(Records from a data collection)
-------
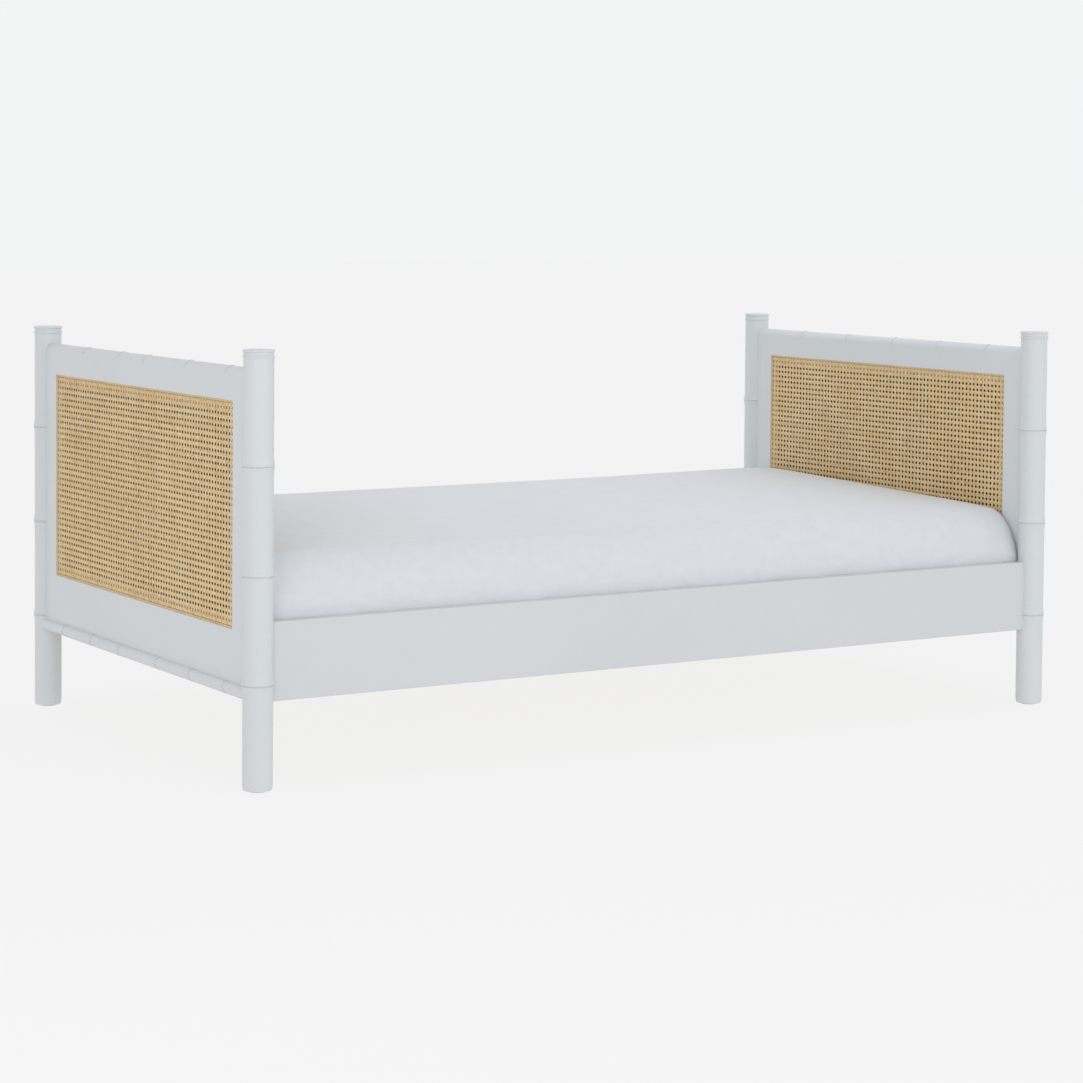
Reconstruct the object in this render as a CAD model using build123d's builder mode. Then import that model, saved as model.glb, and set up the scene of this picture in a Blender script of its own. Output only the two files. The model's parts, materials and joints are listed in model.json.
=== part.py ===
from build123d import *
import os

os.makedirs("parts", exist_ok=True)

# Daybed. Millimetres, +Z up. X runs from the foot end to the head end and Y from the front to the back.
# The origin is on the floor, under the middle of the bed.

# Driving dimensions
post_x = 980.0            # post centres, either side of the middle
post_y = 536.0
overall_height = 854.0
glide_thick = 3.0

mattress_length = 1924.0
mattress_width = 1032.0
mattress_thick = 203.0
mattress_gap = 0.3        # the slats don't press into the mattress
mattress_side_round = 75.0   # along the two long top edges
mattress_edge_round = 15.0   # along all the others

# Posts
post_r = 59.5 / 2
node_heights = (206.0, 417.0, 629.0)
node_proud = 2.0
foot_taper = 1.4
foot_taper_height = 10.0
ring_height = 5.0
ring_gap = 6.0
stem_d = 8.0
stem_length = 12.0
glide_d = 38.0

# End panels
panel_thick = 30.0
panel_bottom = 174.0
rail_top = 802.0          # under the rounded cap
cap_height = 15.0
cap_width = 30.0
bead_bottom = 176.0
bead_height = 24.0
bead_proud = 11.0
top_nodes = {"foot": (299, 113, -22, -226, -418), "head": (326, 144, -38, -205, -380)}
bottom_nodes = (390, 236, 86, -108, -270, -430)
node_ridge = 2.6
node_ridge_proud = 1.2

# Cane and what holds it
cane_width = 904.0        # the opening in the face of the panel, spline included
cane_bottom = 303.5
cane_top = 750.5
ledge = 20.0              # what is left of each member behind the cane's edge
rebate_depth = 4.0
spline_width = 4.0
spline_depth = 4.0        # below the ledge
cane_thick = 1.5
board_thick = 6.0
board_groove = 6.0
board_float = 1.0

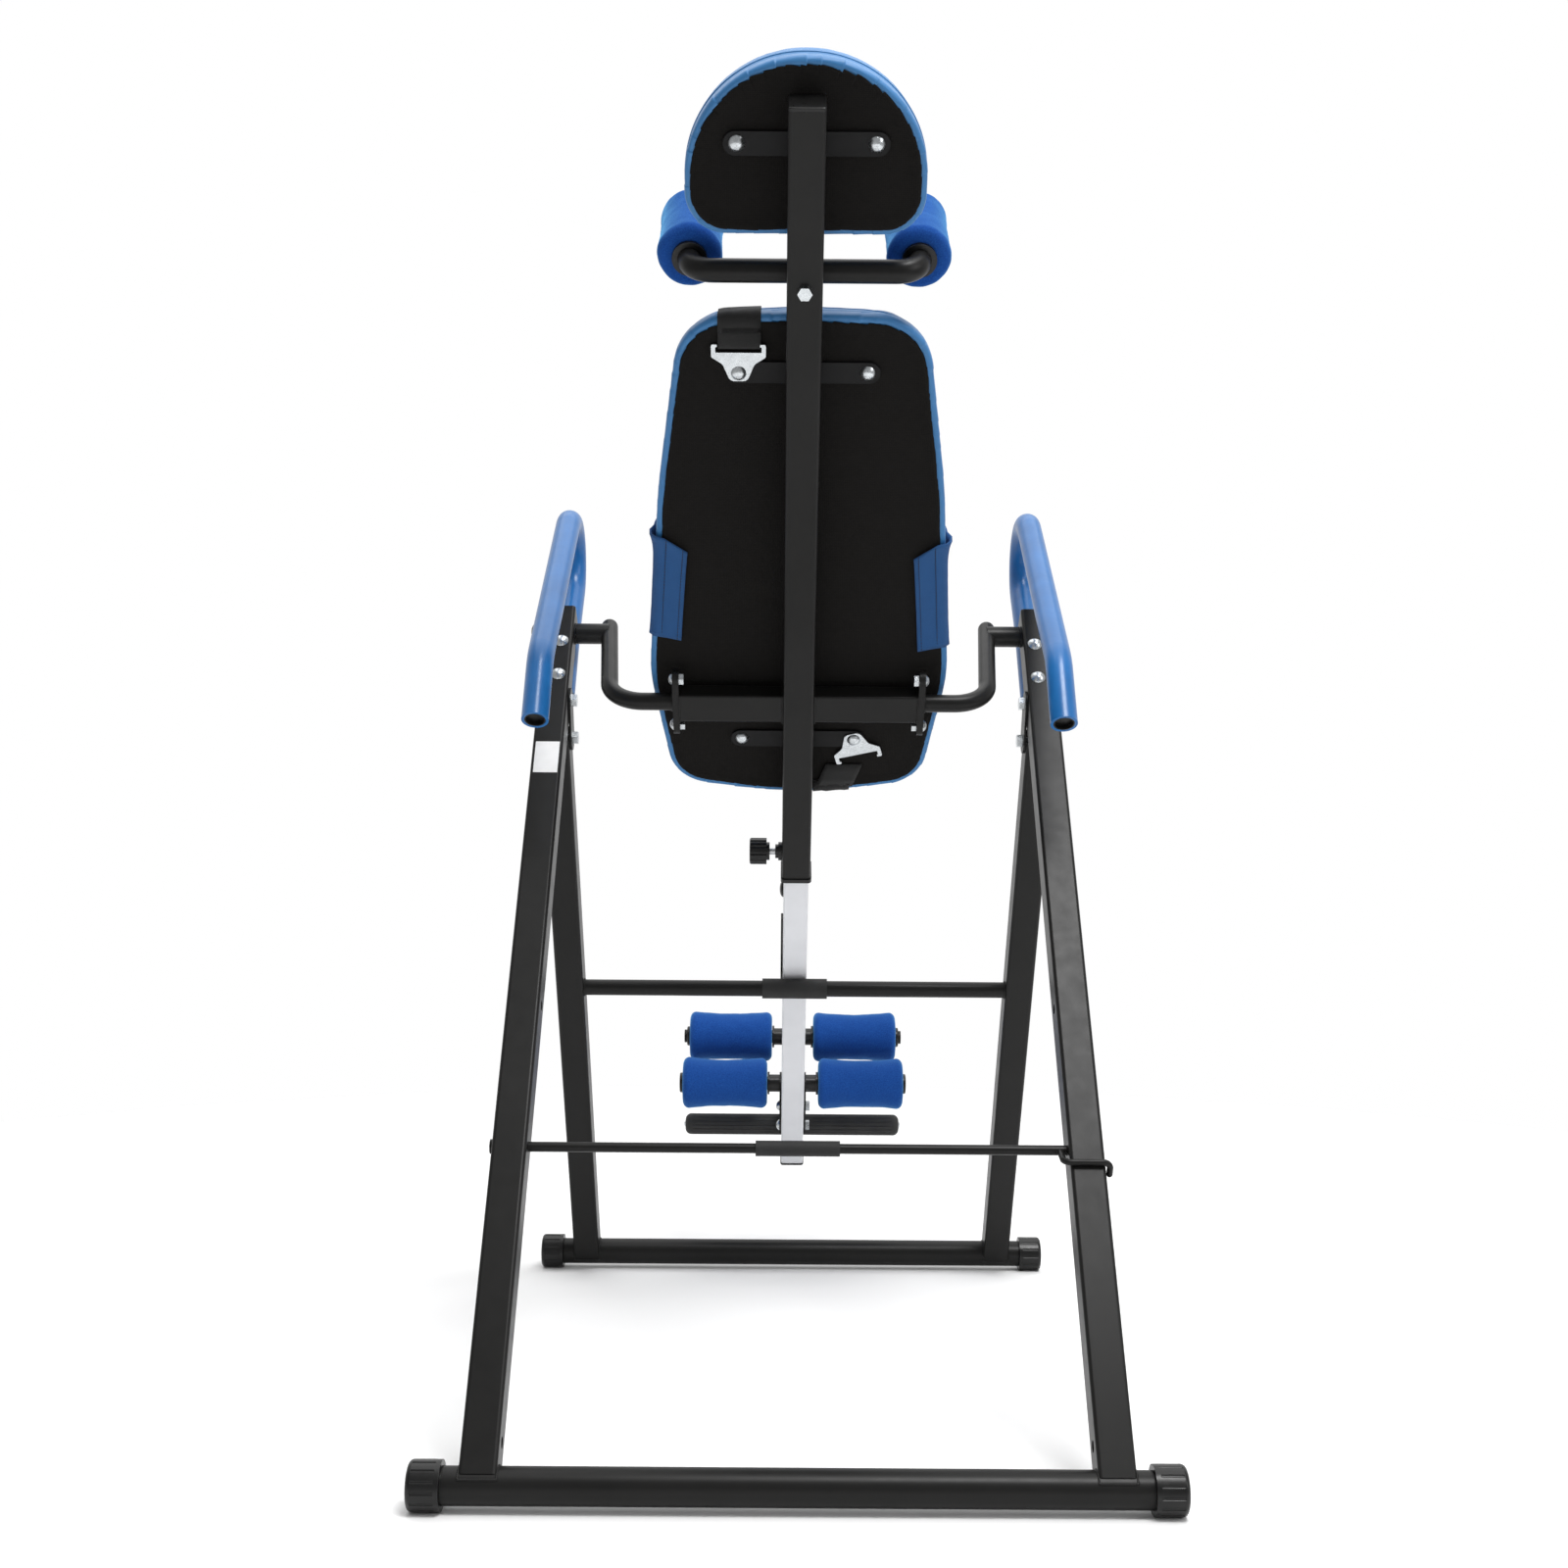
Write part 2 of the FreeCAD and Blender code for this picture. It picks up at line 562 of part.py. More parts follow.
bushes = []
for _, side in SIDES:
    inner = side * (size("leg_track") - size("leg_width") / 2)
    outer = side * (size("leg_track") + size("leg_width") / 2)
    flange = size("bush_flange")
    bush = rod(size("bush_radius"), inner - side * flange, outer + side * flange, 0, 0)
    bush = bush.fuse([rod(size("bush_flange_radius"), inner - side * flange, inner, 0, 0),
                      rod(size("bush_flange_radius"), outer, outer + side * flange, 0, 0)])
    bore = rod(size("axle_radius") + RUNNING, inner - side * 9, outer + side * 9, 0, 0)
    bushes.append(bush.cut(bore).removeSplitter())
feature("pivot_bushes", Part.makeCompound(bushes), REAR_LEG)

label_corner = Vector(-size("leg_track") - size("label_width") / 2,
                      -size("leg_width") / 2 - size("label_thickness"),
                      -size("label_below") - size("label_height") / 2)
sticker = Part.makeBox(size("label_width"), size("label_thickness"), size("label_height"),
                       label_corner)
feature("blank_label", sticker, REAR_LEG)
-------
◆ **PROBLEM DETAILS**
Each line of the listing above should be output exactly.

◆ **RESPONSE TO THE TASK**
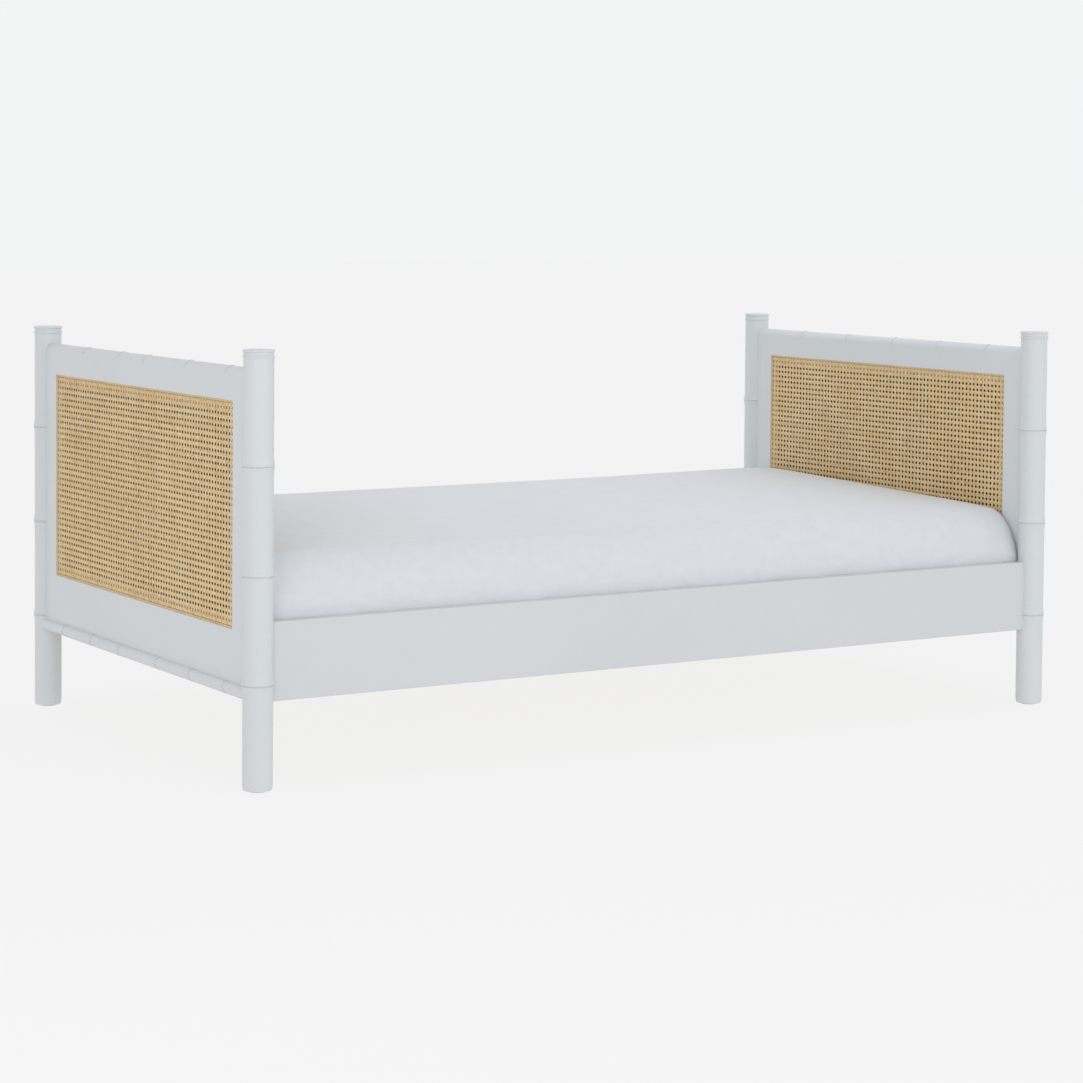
Reconstruct the object in this render as a CAD model using build123d's builder mode. Then import that model, saved as model.glb, and set up the scene of this picture in a Blender script of its own. Output only the two files. The model's parts, materials and joints are listed in model.json.
=== part.py ===
from build123d import *
import os

os.makedirs("parts", exist_ok=True)

# Daybed. Millimetres, +Z up. X runs from the foot end to the head end and Y from the front to the back.
# The origin is on the floor, under the middle of the bed.

# Driving dimensions
post_x = 980.0            # post centres, either side of the middle
post_y = 536.0
overall_height = 854.0
glide_thick = 3.0

mattress_length = 1924.0
mattress_width = 1032.0
mattress_thick = 203.0
mattress_gap = 0.3        # the slats don't press into the mattress
mattress_side_round = 75.0   # along the two long top edges
mattress_edge_round = 15.0   # along all the others

# Posts
post_r = 59.5 / 2
node_heights = (206.0, 417.0, 629.0)
node_proud = 2.0
foot_taper = 1.4
foot_taper_height = 10.0
ring_height = 5.0
ring_gap = 6.0
stem_d = 8.0
stem_length = 12.0
glide_d = 38.0

# End panels
panel_thick = 30.0
panel_bottom = 174.0
rail_top = 802.0          # under the rounded cap
cap_height = 15.0
cap_width = 30.0
bead_bottom = 176.0
bead_height = 24.0
bead_proud = 11.0
top_nodes = {"foot": (299, 113, -22, -226, -418), "head": (326, 144, -38, -205, -380)}
bottom_nodes = (390, 236, 86, -108, -270, -430)
node_ridge = 2.6
node_ridge_proud = 1.2

# Cane and what holds it
cane_width = 904.0        # the opening in the face of the panel, spline included
cane_bottom = 303.5
cane_top = 750.5
ledge = 20.0              # what is left of each member behind the cane's edge
rebate_depth = 4.0
spline_width = 4.0
spline_depth = 4.0        # below the ledge
cane_thick = 1.5
board_thick = 6.0
board_groove = 6.0
board_float = 1.0

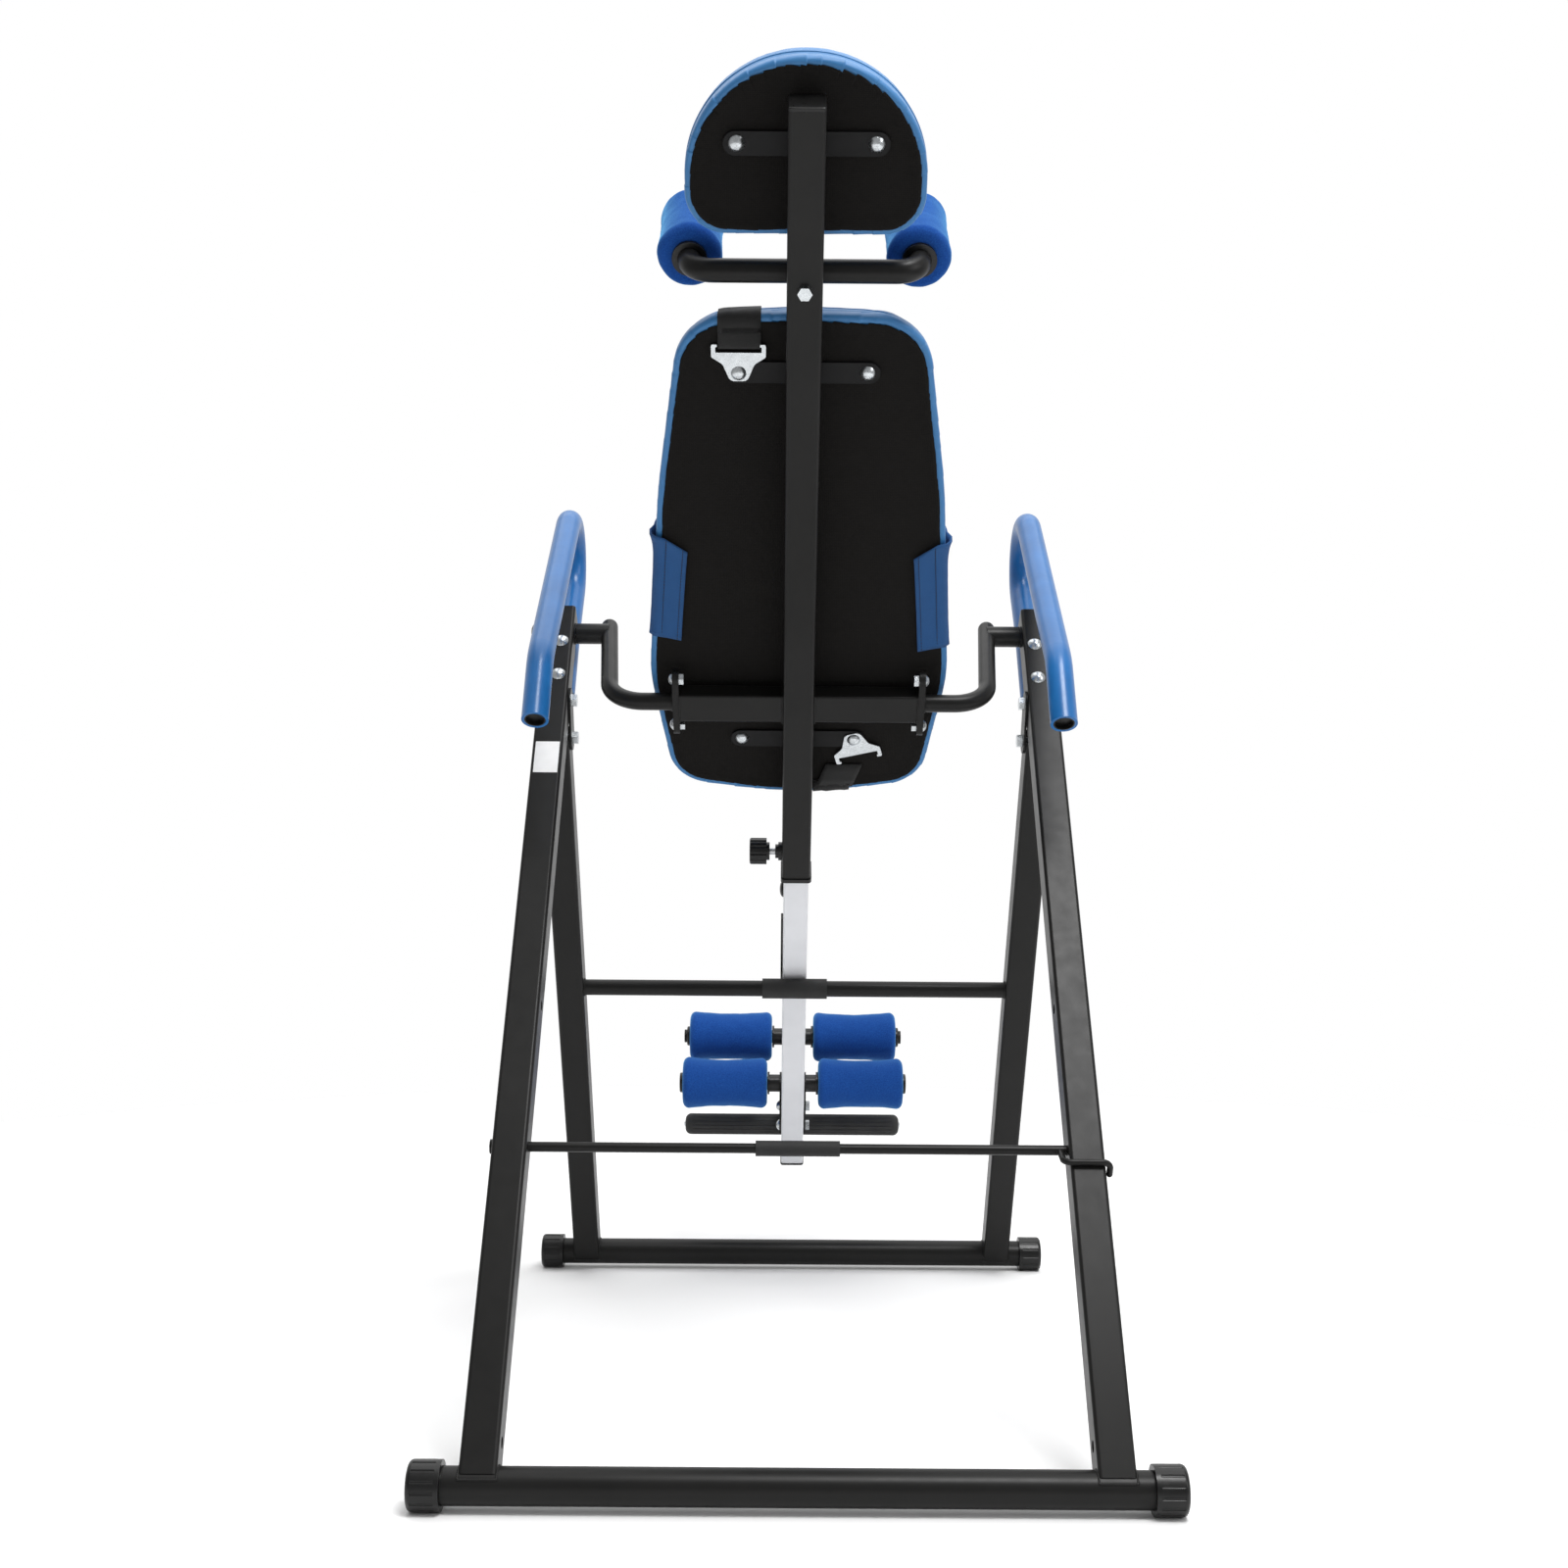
Write part 2 of the FreeCAD and Blender code for this picture. It picks up at line 562 of part.py. More parts follow.
bushes = []
for _, side in SIDES:
    inner = side * (size("leg_track") - size("leg_width") / 2)
    outer = side * (size("leg_track") + size("leg_width") / 2)
    flange = size("bush_flange")
    bush = rod(size("bush_radius"), inner - side * flange, outer + side * flange, 0, 0)
    bush = bush.fuse([rod(size("bush_flange_radius"), inner - side * flange, inner, 0, 0),
                      rod(size("bush_flange_radius"), outer, outer + side * flange, 0, 0)])
    bore = rod(size("axle_radius") + RUNNING, inner - side * 9, outer + side * 9, 0, 0)
    bushes.append(bush.cut(bore).removeSplitter())
feature("pivot_bushes", Part.makeCompound(bushes), REAR_LEG)

label_corner = Vector(-size("leg_track") - size("label_width") / 2,
                      -size("leg_width") / 2 - size("label_thickness"),
                      -size("label_below") - size("label_height") / 2)
sticker = Part.makeBox(size("label_width"), size("label_thickness"), size("label_height"),
                       label_corner)
feature("blank_label", sticker, REAR_LEG)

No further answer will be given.